* [WORK REQUIRED]
Reproduce the records below exactly as they appear.

Stored entries:
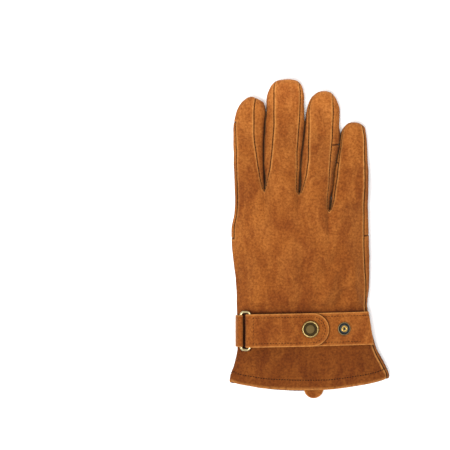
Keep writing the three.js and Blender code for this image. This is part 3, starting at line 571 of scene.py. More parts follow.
def smooth_line(corners: Sequence[Row], closed: bool, steps: int = 60) -> Array:
    """A centripetal curve through points on the table.

    Args:
        corners: the points, x and y.
        closed: whether the last point joins the first.
        steps: how many points each stretch between two corners gets.

    Returns:
        Points evenly spaced enough to measure along.
    """
    points = np.array(corners, float)
    count = len(points)
    made = []
    for i in range(count if closed else count - 1):
        if closed:
            p0, p1, p2, p3 = (points[(i + k) % count] for k in (-1, 0, 1, 2))
        else:
            p1, p2 = points[i], points[i + 1]
            p0 = points[i - 1] if i else 2 * p1 - p2
            p3 = points[i + 2] if i + 2 < count else 2 * p2 - p1
        d0, d1, d2 = (math.sqrt(np.linalg.norm(b - a)) for a, b in ((p0, p1), (p1, p2), (p2, p3)))
        m1 = ((p1 - p0) / d0 - (p2 - p0) / (d0 + d1) + (p2 - p1) / d1) * d1
        m2 = ((p2 - p1) / d1 - (p3 - p1) / (d1 + d2) + (p3 - p2) / d2) * d1
        t = np.linspace(0, 1, steps, endpoint=False)[:, None]
        cubic = p1 + m1 * t + (3 * (p2 - p1) - 2 * m1 - m2) * t**2 + (2 * (p1 - p2) + m1 + m2) * t**3
        made.append(cubic)
    made.append(points[:1] if closed else points[-1:])
    return np.concatenate(made)


def point_at(line: Array, share: Array) -> Array:
    """Points at given shares of a line's length."""
    length = np.concatenate([[0], np.cumsum(np.linalg.norm(np.diff(line, axis=0), axis=1))])
    return np.stack([np.interp(np.asarray(share) * length[-1], length, line[:, k]) for k in range(2)], -1)


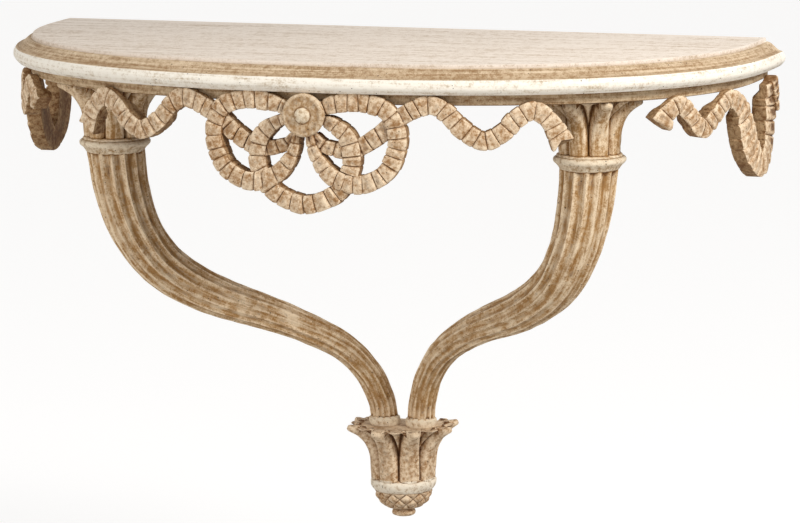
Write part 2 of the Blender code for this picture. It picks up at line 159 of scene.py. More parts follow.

* [SOLUTION TO THIS EXERCISE]
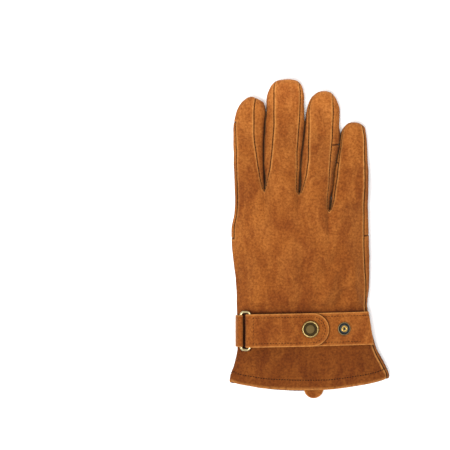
Keep writing the three.js and Blender code for this image. This is part 3, starting at line 571 of scene.py. More parts follow.
def smooth_line(corners: Sequence[Row], closed: bool, steps: int = 60) -> Array:
    """A centripetal curve through points on the table.

    Args:
        corners: the points, x and y.
        closed: whether the last point joins the first.
        steps: how many points each stretch between two corners gets.

    Returns:
        Points evenly spaced enough to measure along.
    """
    points = np.array(corners, float)
    count = len(points)
    made = []
    for i in range(count if closed else count - 1):
        if closed:
            p0, p1, p2, p3 = (points[(i + k) % count] for k in (-1, 0, 1, 2))
        else:
            p1, p2 = points[i], points[i + 1]
            p0 = points[i - 1] if i else 2 * p1 - p2
            p3 = points[i + 2] if i + 2 < count else 2 * p2 - p1
        d0, d1, d2 = (math.sqrt(np.linalg.norm(b - a)) for a, b in ((p0, p1), (p1, p2), (p2, p3)))
        m1 = ((p1 - p0) / d0 - (p2 - p0) / (d0 + d1) + (p2 - p1) / d1) * d1
        m2 = ((p2 - p1) / d1 - (p3 - p1) / (d1 + d2) + (p3 - p2) / d2) * d1
        t = np.linspace(0, 1, steps, endpoint=False)[:, None]
        cubic = p1 + m1 * t + (3 * (p2 - p1) - 2 * m1 - m2) * t**2 + (2 * (p1 - p2) + m1 + m2) * t**3
        made.append(cubic)
    made.append(points[:1] if closed else points[-1:])
    return np.concatenate(made)


def point_at(line: Array, share: Array) -> Array:
    """Points at given shares of a line's length."""
    length = np.concatenate([[0], np.cumsum(np.linalg.norm(np.diff(line, axis=0), axis=1))])
    return np.stack([np.interp(np.asarray(share) * length[-1], length, line[:, k]) for k in range(2)], -1)


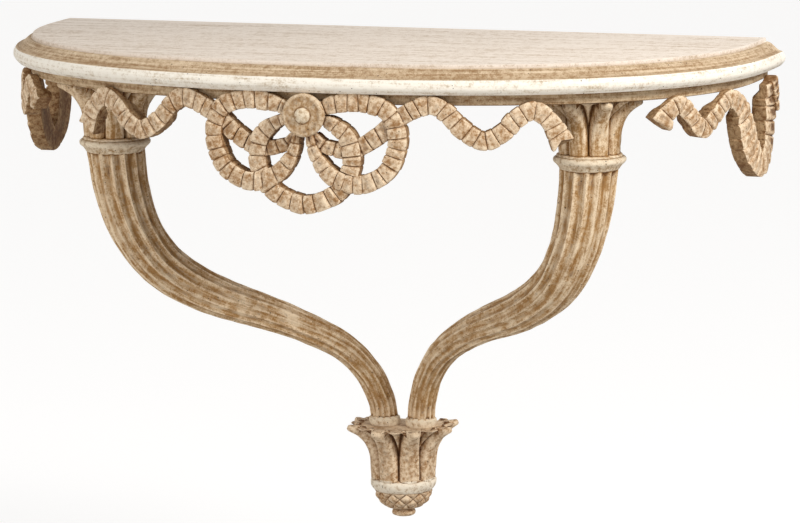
Write part 2 of the Blender code for this picture. It picks up at line 159 of scene.py. More parts follow.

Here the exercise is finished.